Problem to solve:
Will you restate verbatim the lines running from the line with "List this object's" to the end of the data, leaving out everything else?

-- Start of Data provided --

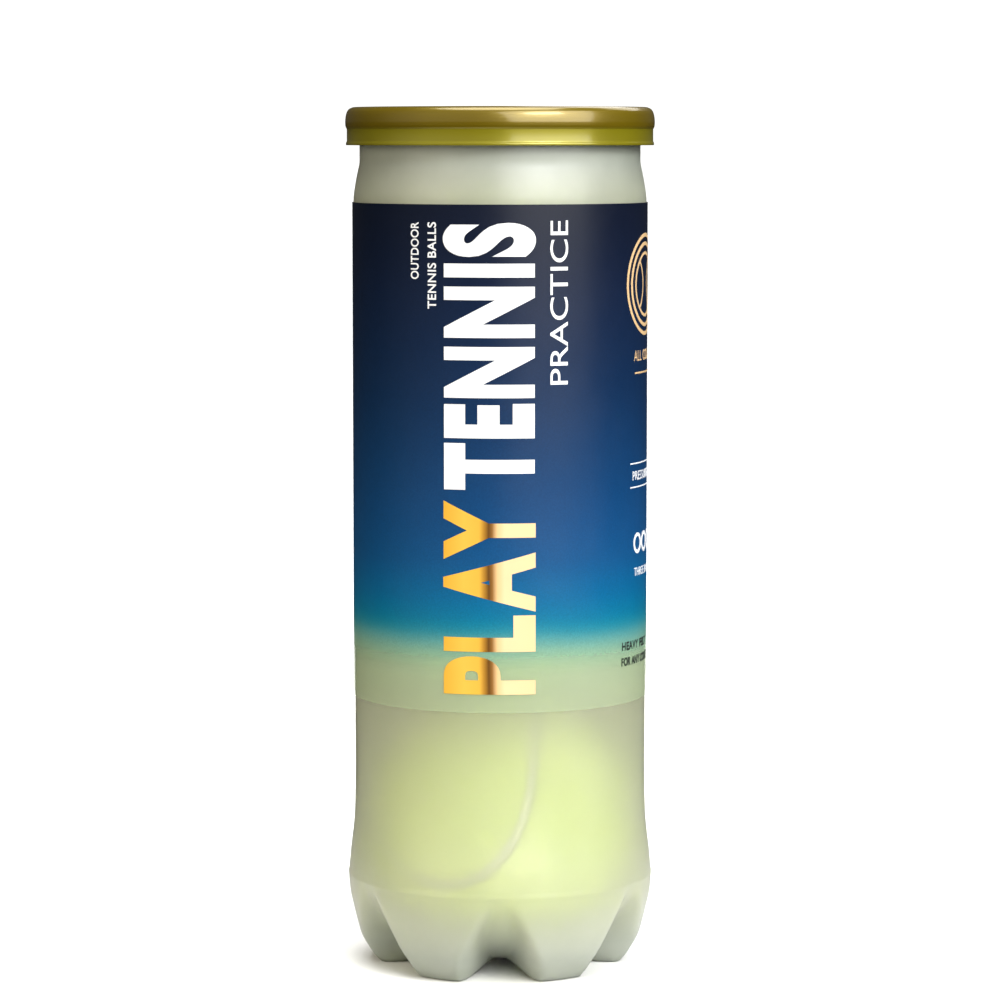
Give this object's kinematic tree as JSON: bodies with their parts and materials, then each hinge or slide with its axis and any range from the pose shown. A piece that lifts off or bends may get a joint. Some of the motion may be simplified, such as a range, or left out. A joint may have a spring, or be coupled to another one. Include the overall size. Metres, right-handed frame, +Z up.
{
  "type": "tennis ball can",
  "caption": "Clear blow-moulded tennis ball can with a lobed base, a printed sleeve, a tear-off end with pull tab, a push-on overcap and hollow felt-covered balls inside.",
  "frame": {"origin": "centre of the can's axis on the floor that its lobes stand on", "axes": "+Z up along the can's axis, -Y out of the front, where a valley of the base lies"},
  "size_m": [0.076, 0.076, 0.212],
  "materials": {
    "clear_plastic": "clear, slightly frosted",
    "label_film": "printed film, satin",
    "aluminium": "bright rolled sheet",
    "compound": "matt",
    "overcap_plastic": "translucent olive gold",
    "felt": "napped felt",
    "seam_rubber": "matt",
    "core_rubber": "matt"
  },
  "bodies": {
    "can": {"can_body": "clear_plastic", "label_sleeve": "label_film", "end_ring": "aluminium", "seam_compound": "compound"},
    "ball_lower": {"ball_lower_core_bottom": "core_rubber", "ball_lower_core_top": "core_rubber", "ball_lower_felt_a": "felt", "ball_lower_felt_b": "felt", "ball_lower_seam": "seam_rubber"},
    "ball_middle": {"ball_middle_core_bottom": "core_rubber", "ball_middle_core_top": "core_rubber", "ball_middle_felt_a": "felt", "ball_middle_felt_b": "felt", "ball_middle_seam": "seam_rubber"},
    "ball_upper": {"ball_upper_core_bottom": "core_rubber", "ball_upper_core_top": "core_rubber", "ball_upper_felt_a": "felt", "ball_upper_felt_b": "felt", "ball_upper_seam": "seam_rubber"},
    "end_panel": {"tear_panel": "aluminium", "tab_rivet": "aluminium"},
    "overcap": {"overcap": "overcap_plastic"},
    "pull_tab": {"pull_tab": "aluminium"}
  },
  "joints": [
    {"name": "ball_lower_lift", "type": "slide", "parent": "can", "child": "ball_lower", "axis": [0, 0, 1], "range_m": [0, 0.21]},
    {"name": "ball_middle_lift", "type": "slide", "parent": "ball_lower", "child": "ball_middle", "axis": [0, 0, 1], "range_m": [0, 0.145]},
    {"name": "ball_upper_lift", "type": "slide", "parent": "ball_middle", "child": "ball_upper", "axis": [0, 0, 1], "range_m": [0, 0.08]},
    {"name": "end_tear_off", "type": "slide", "parent": "ball_upper", "child": "end_panel", "axis": [0, 0, 1], "range_m": [0, 0.03]},
    {"name": "overcap_lift", "type": "slide", "parent": "end_panel", "child": "overcap", "axis": [0, 0, 1], "range_m": [0, 0.06]},
    {"name": "pull_tab_lift", "type": "hinge", "parent": "end_panel", "child": "pull_tab", "pos_m": [0, -0.0296, 0.20485], "axis": [1, 0, 0], "range_deg": [0, 90]}
  ],
  "couplings": [
    {"joint": "pull_tab_lift", "follows": "overcap_lift", "rad_per_m": 26}
  ]
}
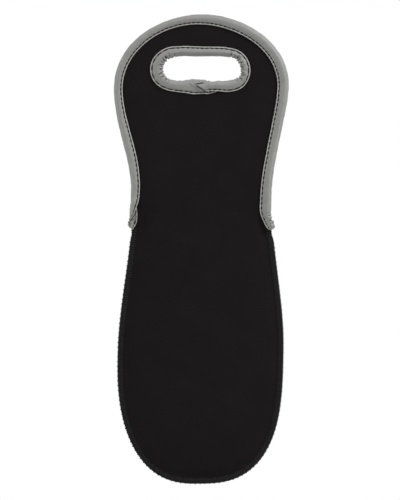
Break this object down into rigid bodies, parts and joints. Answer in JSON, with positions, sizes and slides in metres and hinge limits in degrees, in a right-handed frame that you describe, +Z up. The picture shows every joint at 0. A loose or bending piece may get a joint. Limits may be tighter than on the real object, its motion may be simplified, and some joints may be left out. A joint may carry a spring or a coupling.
{
  "type": "bottle carrier",
  "caption": "Flat neoprene pouch for a bottle, open at the top between two folding carrying handles with taped grip slots.",
  "frame": {"origin": "top of the two grip slots, midway between the handles, where a hand or a peg bears", "axes": "+Z up along the carrier as it hangs, +X across it, the front faces -Y"},
  "size_m": [0.1594, 0.0192, 0.4302],
  "materials": {
    "jersey": "fine black knitted nylon, matt with a slight sheen",
    "foam": "closed-cell foam rubber, matt",
    "tape": "mid-grey elastic binding tape, satin with a fine weave",
    "thread": "black sewing thread"
  },
  "bodies": {
    "pouch": {"front_pouch_face": "jersey", "front_pouch_foam": "foam", "front_pouch_lining": "jersey", "back_pouch_face": "jersey", "back_pouch_foam": "foam", "back_pouch_lining": "jersey", "side_seam": "thread", "left_crotch_tape": "tape", "right_crotch_tape": "tape"},
    "front_handle": {"front_handle_face": "jersey", "front_handle_foam": "foam", "front_handle_lining": "jersey", "front_edge_tape": "tape", "front_slot_tape": "tape"},
    "back_handle": {"back_handle_face": "jersey", "back_handle_foam": "foam", "back_handle_lining": "jersey", "back_edge_tape": "tape", "back_slot_tape": "tape"}
  },
  "joints": [
    {"name": "front_handle_fold", "type": "hinge", "parent": "pouch", "child": "front_handle", "pos_m": [0, -0.0087, -0.1077], "axis": [1, 0, 0], "range_deg": [-1.1, 90], "stiffness_Nm_per_rad": 0.06},
    {"name": "back_handle_fold", "type": "hinge", "parent": "pouch", "child": "back_handle", "pos_m": [0, 0.0087, -0.1077], "axis": [-1, 0, 0], "range_deg": [-1.1, 90], "stiffness_Nm_per_rad": 0.06}
  ]
}
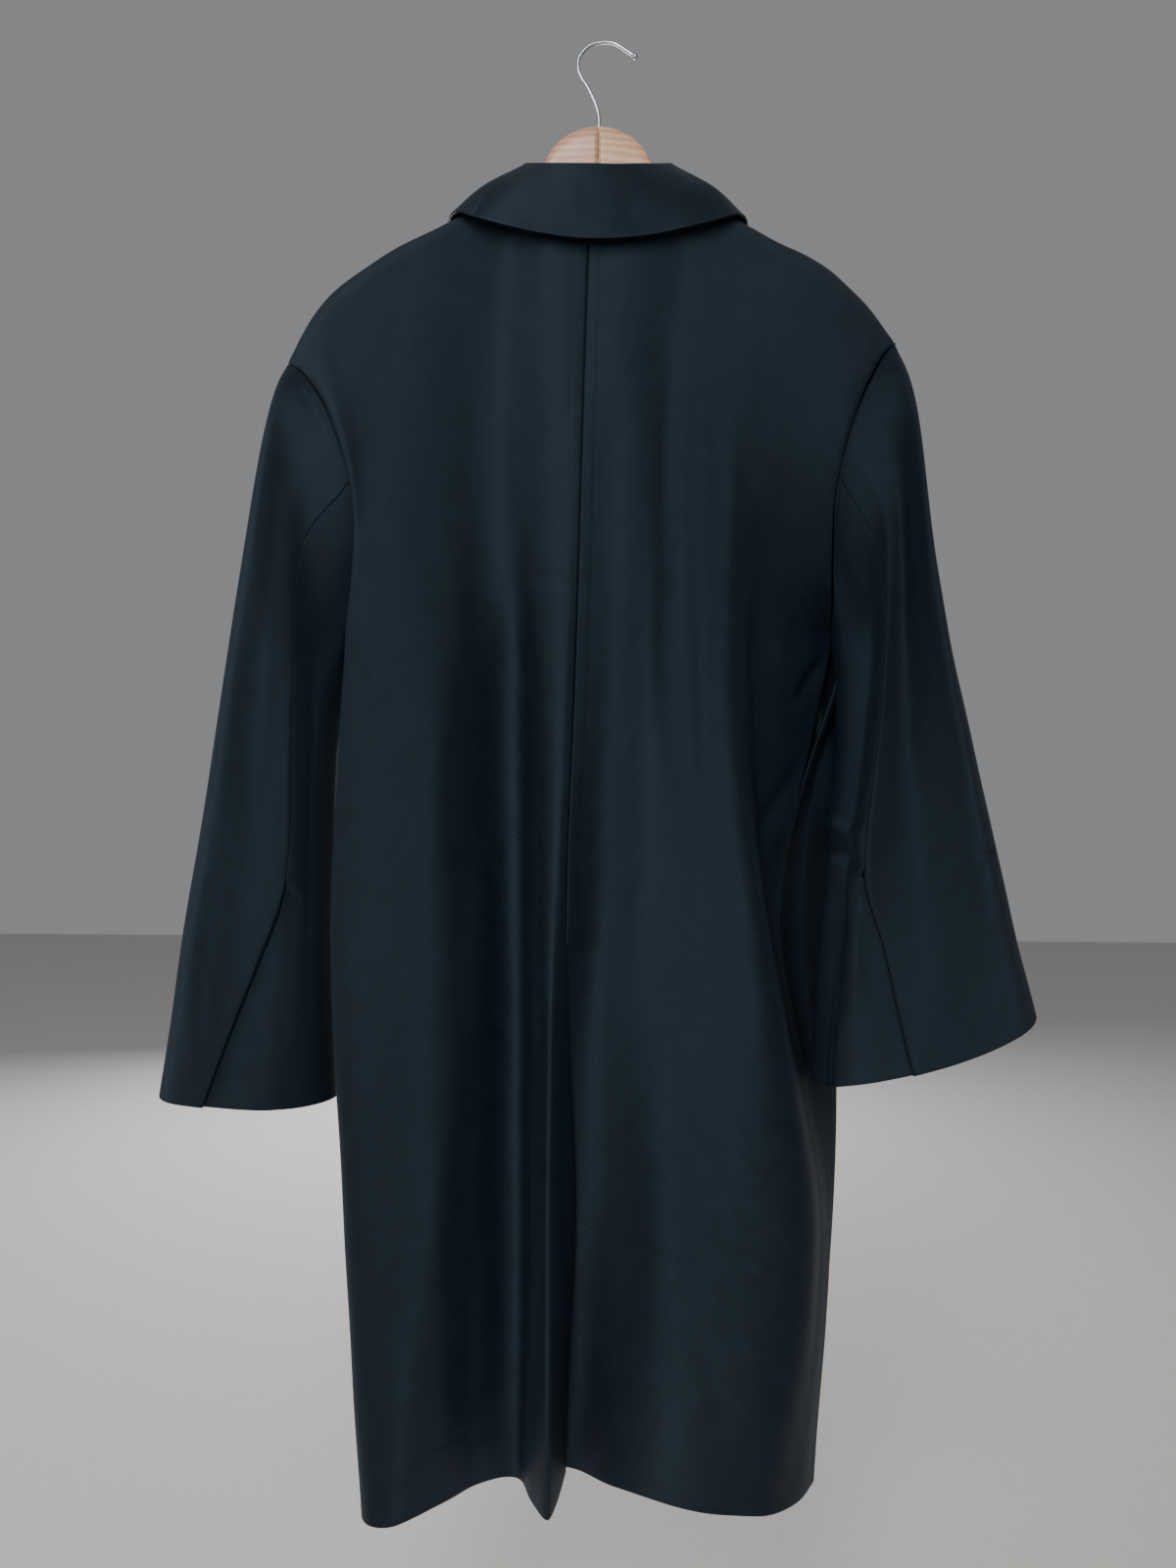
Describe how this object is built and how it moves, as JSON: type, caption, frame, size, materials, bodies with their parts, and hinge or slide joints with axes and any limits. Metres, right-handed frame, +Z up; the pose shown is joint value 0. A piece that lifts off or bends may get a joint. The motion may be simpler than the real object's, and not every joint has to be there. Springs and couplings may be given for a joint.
{
  "type": "long overcoat on a hanger",
  "caption": "Long dark overcoat with a turned collar, two-piece sleeves and a lapped back vent, hung closed on a contoured wooden hanger with a wire hook.",
  "frame": {"origin": "underside of the top of the hanger's hook, where a rod carries it", "axes": "+Z up along the hanging coat, +Y toward the coat's back, +X toward the wearer's left"},
  "size_m": [0.811, 0.196, 1.3153],
  "materials": {
    "coat_cloth": "fine matt wool twill, blue-black",
    "button": "dark polished horn-like plastic",
    "hanger_wood_left": "satin lacquered, darker strip",
    "hanger_wood_right": "satin lacquered, lighter strip",
    "hook_metal": "polished wire"
  },
  "bodies": {
    "root": {"back_left": "coat_cloth", "front_left": "coat_cloth", "lapel_left": "coat_cloth", "sleeve_upper_left": "coat_cloth", "sleeve_under_left": "coat_cloth", "hanger_left": "hanger_wood_left", "back_right": "coat_cloth", "front_right": "coat_cloth", "lapel_right": "coat_cloth", "sleeve_upper_right": "coat_cloth", "sleeve_under_right": "coat_cloth", "hanger_right": "hanger_wood_right", "collar": "coat_cloth", "button_1": "button", "button_2": "button", "button_3": "button", "hook": "hook_metal"}
  },
  "joints": []
}
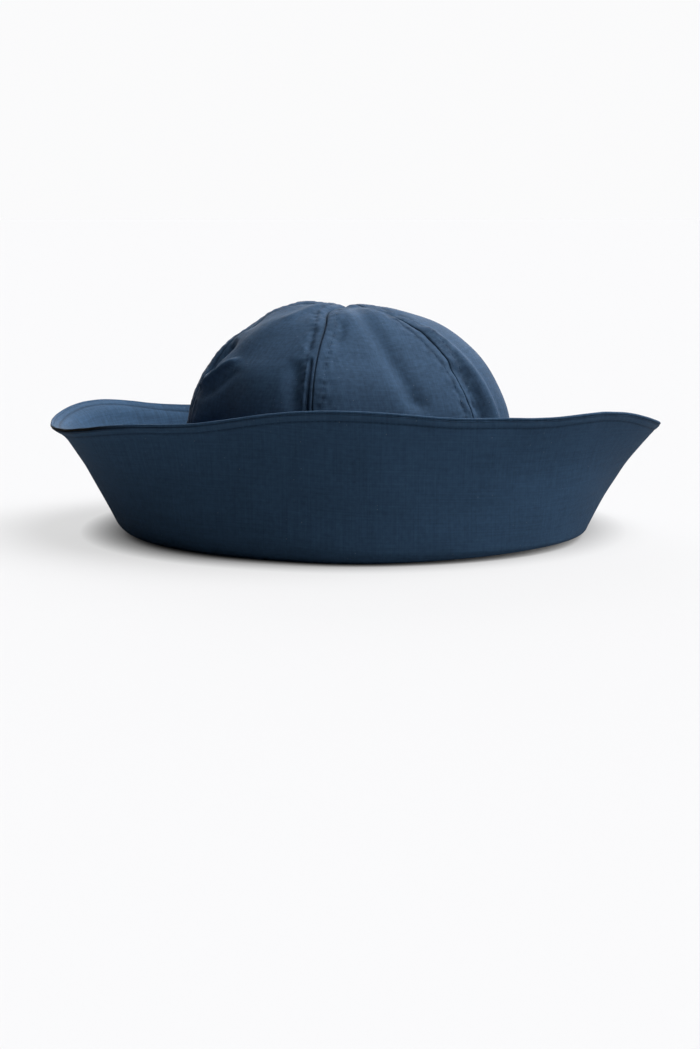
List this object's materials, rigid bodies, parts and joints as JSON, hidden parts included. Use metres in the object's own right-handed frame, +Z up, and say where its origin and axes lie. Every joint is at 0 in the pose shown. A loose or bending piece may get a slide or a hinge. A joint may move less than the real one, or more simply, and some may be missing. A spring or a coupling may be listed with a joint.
{
  "type": "sun hat",
  "caption": "Navy cotton sun hat with a domed crown sewn from tapered panels and a wide brim of two sewn layers, turned up all round so that it rests on the fold.",
  "frame": {"origin": "on the surface that the hat rests on, under the middle of the whole hat's box", "axes": "+Z up towards the crown's top, -Y towards the hat's front, +X to the right when the front is looked at; X is the hat's longest way"},
  "size_m": [0.3522, 0.2825, 0.1306],
  "materials": {
    "crown_cotton": "matt navy cotton twill with a slight sheen",
    "brim_upper_cotton": "matt navy cotton, the face that shows inside the turned-up brim",
    "brim_under_cotton": "matt navy cotton, the face that shows outside the turned-up brim"
  },
  "bodies": {
    "root": {"crown_panel_1": "crown_cotton", "crown_panel_2": "crown_cotton", "crown_panel_3": "crown_cotton", "crown_panel_4": "crown_cotton", "crown_panel_5": "crown_cotton", "crown_panel_6": "crown_cotton", "brim_upper": "brim_upper_cotton", "brim_under": "brim_under_cotton"}
  },
  "joints": []
}
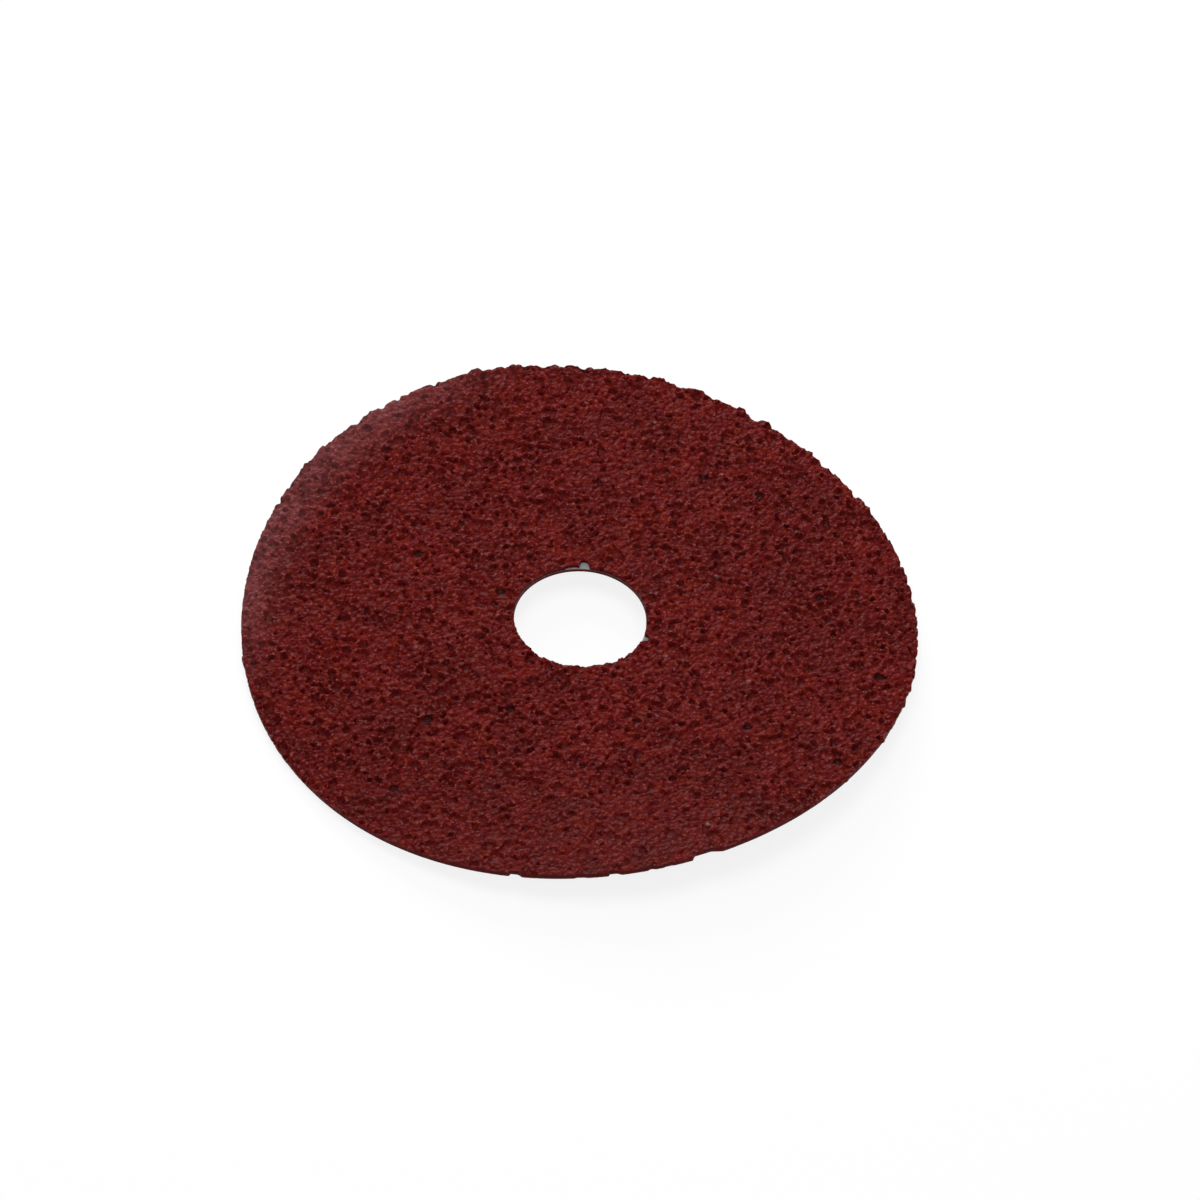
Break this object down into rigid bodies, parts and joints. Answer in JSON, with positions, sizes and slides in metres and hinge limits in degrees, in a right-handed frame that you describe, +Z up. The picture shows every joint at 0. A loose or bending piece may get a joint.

-- End of Data provided --

Finished answer:
List this object's materials, rigid bodies, parts and joints as JSON, hidden parts included. Use metres in the object's own right-handed frame, +Z up, and say where its origin and axes lie. Every joint is at 0 in the pose shown. A loose or bending piece may get a slide or a hinge. A joint may move less than the real one, or more simply, and some may be missing. A spring or a coupling may be listed with a joint.
{
  "type": "sun hat",
  "caption": "Navy cotton sun hat with a domed crown sewn from tapered panels and a wide brim of two sewn layers, turned up all round so that it rests on the fold.",
  "frame": {"origin": "on the surface that the hat rests on, under the middle of the whole hat's box", "axes": "+Z up towards the crown's top, -Y towards the hat's front, +X to the right when the front is looked at; X is the hat's longest way"},
  "size_m": [0.3522, 0.2825, 0.1306],
  "materials": {
    "crown_cotton": "matt navy cotton twill with a slight sheen",
    "brim_upper_cotton": "matt navy cotton, the face that shows inside the turned-up brim",
    "brim_under_cotton": "matt navy cotton, the face that shows outside the turned-up brim"
  },
  "bodies": {
    "root": {"crown_panel_1": "crown_cotton", "crown_panel_2": "crown_cotton", "crown_panel_3": "crown_cotton", "crown_panel_4": "crown_cotton", "crown_panel_5": "crown_cotton", "crown_panel_6": "crown_cotton", "brim_upper": "brim_upper_cotton", "brim_under": "brim_under_cotton"}
  },
  "joints": []
}
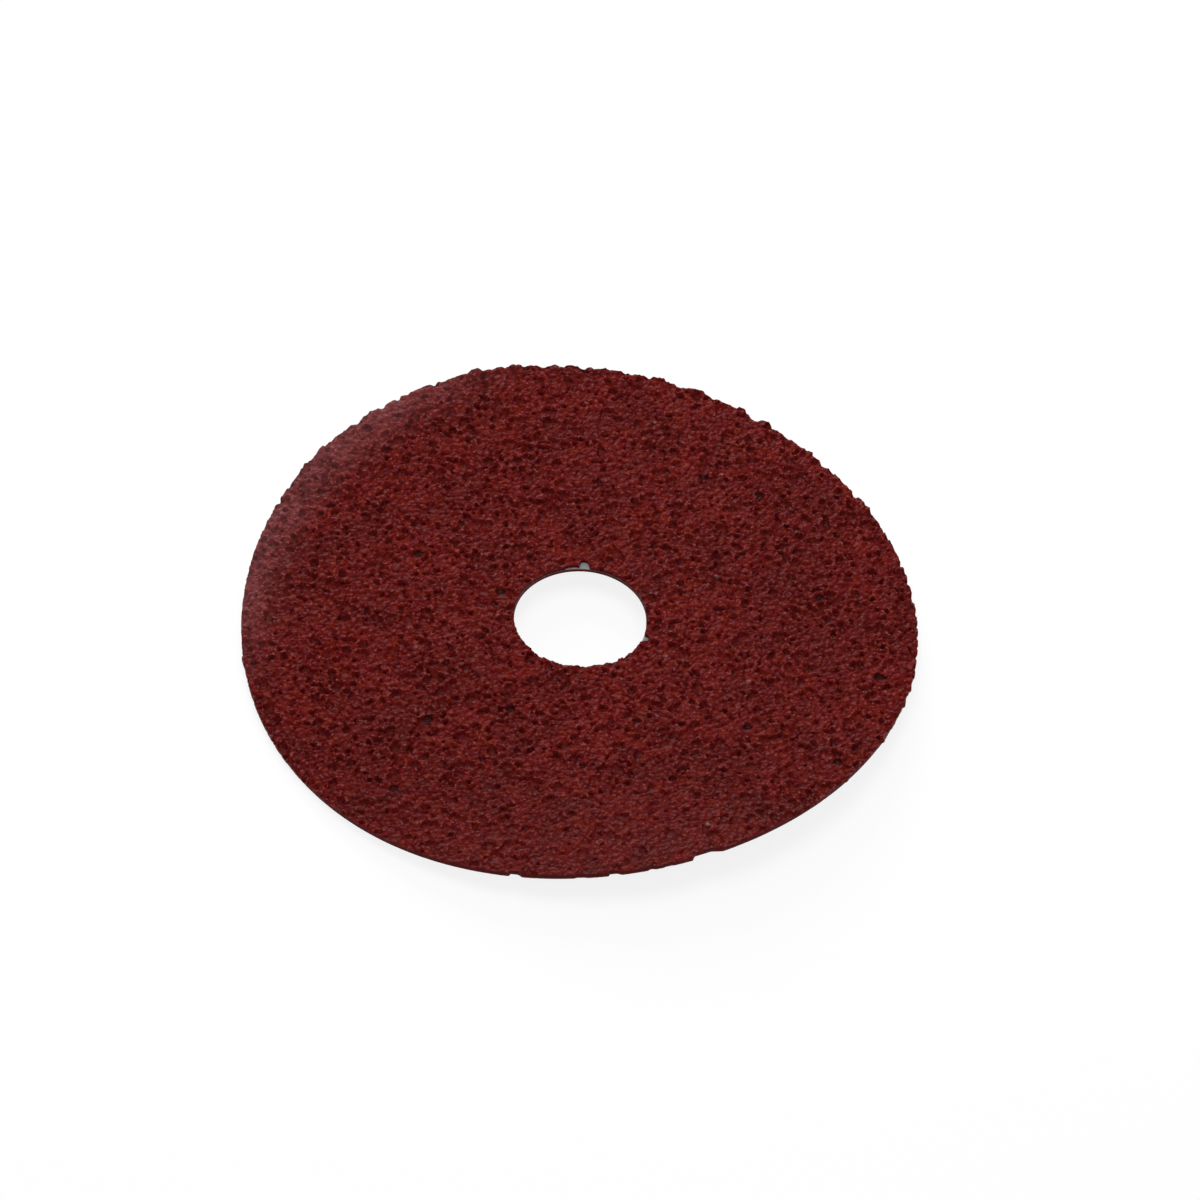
Break this object down into rigid bodies, parts and joints. Answer in JSON, with positions, sizes and slides in metres and hinge limits in degrees, in a right-handed frame that you describe, +Z up. The picture shows every joint at 0. A loose or bending piece may get a joint.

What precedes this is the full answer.